Three months passed and she would tell me from time to time she was finishing books. I continued to encourage her, but I remember being frustrated with her ongoing sluggish behavior in my class … but I didn’t want to be too hard on her either. With two weeks left in class we were reading a passage aloud and I asked her to read for the first time in 4 months. I was absolutely floored with how much she had improved. It was still tough to listen to, but it dawned on me that this slug student really had been reading. She really was trying. Her improvement was huge!

So I stopped her mid-sentence. She flinched. I said to her in front of all the students, “Get on up and stand on top of your desk chair.” I knew she was thinking the worst, but she obliged nonetheless. I explained to the class of students (hamming it up … in kind of an angry tone) that I had NEVER seen a student do what she did. And finally, I asked the class to give her a standing ovation for improving so much in her oral reading. They were a great group of students, we clapped and cheered for 3-5 seconds, and that was the end of it. When it was all said and done, I had maybe invested 20 minutes of time that semester working on that individual student.

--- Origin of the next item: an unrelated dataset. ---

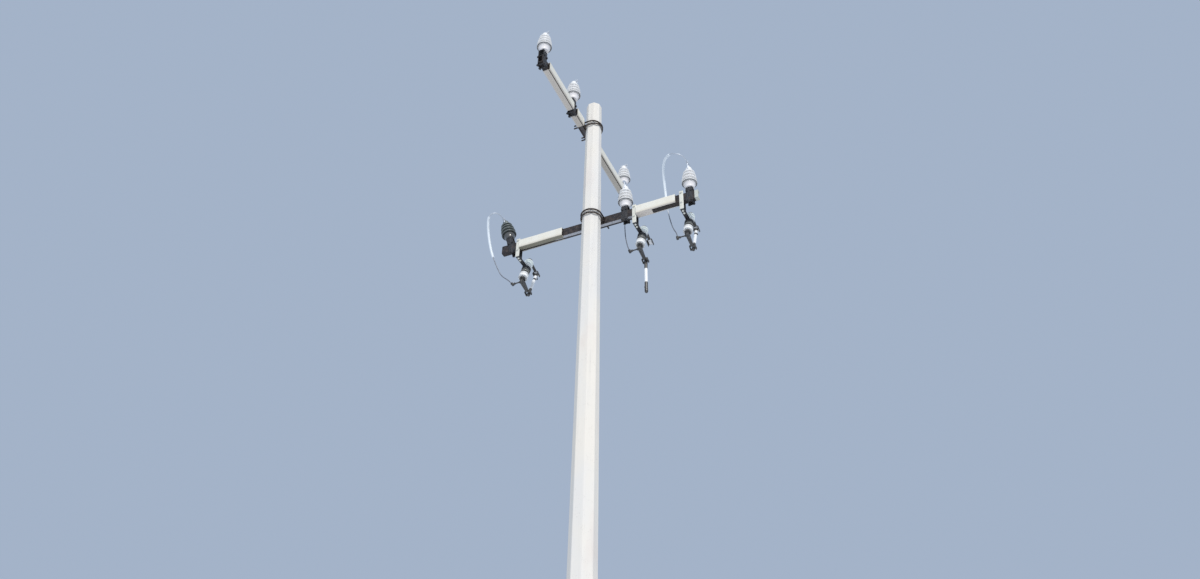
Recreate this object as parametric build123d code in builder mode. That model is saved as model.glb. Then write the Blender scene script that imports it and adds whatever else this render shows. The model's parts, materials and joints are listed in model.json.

Last year I met up with a few students from that class for dinner at the restaurant across the street from my house. She was there, and she was looking great. At a certain point during our two hours of reminiscing, she pulled me aside and said, “You were the only one Mr. Ross. You were the only one who believed in me. Everyone else thought I was stupid. My family, my friends, my boyfriends. You were it. The only one. It changed everything. I don’t know how I can thank you.”

20 minutes of positive shock and awe. Don’t write your slug students off. Validate them. Let them know you care.